Kaitāia’s Krystal Murray after scoring a try for the Black Ferns in last year’s Women’s Rugby World Cup Final will feature in an exhibition at Te Ahu from next week - Herstory of Women's Rugby.

The Far North has provided many star players for the Black Ferns, and many will feature in a new exhibition focusing on the history of the Black Ferns - Herstory of Women’s Rugby - in Kaitāia from next week.

The Black Ferns are New Zealand’s premier women’s rugby team and the most dominant team in all of rugby with Rugby World Cup titles in 1998, 2002 2006, 2010 and 2017 and 2021 (played in 2022). They have one of the best winning percentages in international rugby, with victory in over 85 per cent of their tests.

But it wasn’t always that way and Herstory of Women’s Rugby will give the public the chance to see the backstory of the team, the challenges it has faced over the years, and what it took to make it so successful.
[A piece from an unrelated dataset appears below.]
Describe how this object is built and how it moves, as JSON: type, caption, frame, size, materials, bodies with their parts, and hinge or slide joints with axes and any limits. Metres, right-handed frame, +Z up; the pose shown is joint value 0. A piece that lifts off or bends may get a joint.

Far North Black Ferns Portia Woodman, Krystal Murray and Arihiana Marino-Tauhinu all appeared for the team in last year’s Rugby World Cup finals and they, and other Black Ferns from the region, will be part of the exhibition.

Until the 1980s, women’s participation in rugby was often assumed to exist largely on the sidelines and in club tearooms. Far from it, women were not only keen to play but did play with a modified game played as early as 1888.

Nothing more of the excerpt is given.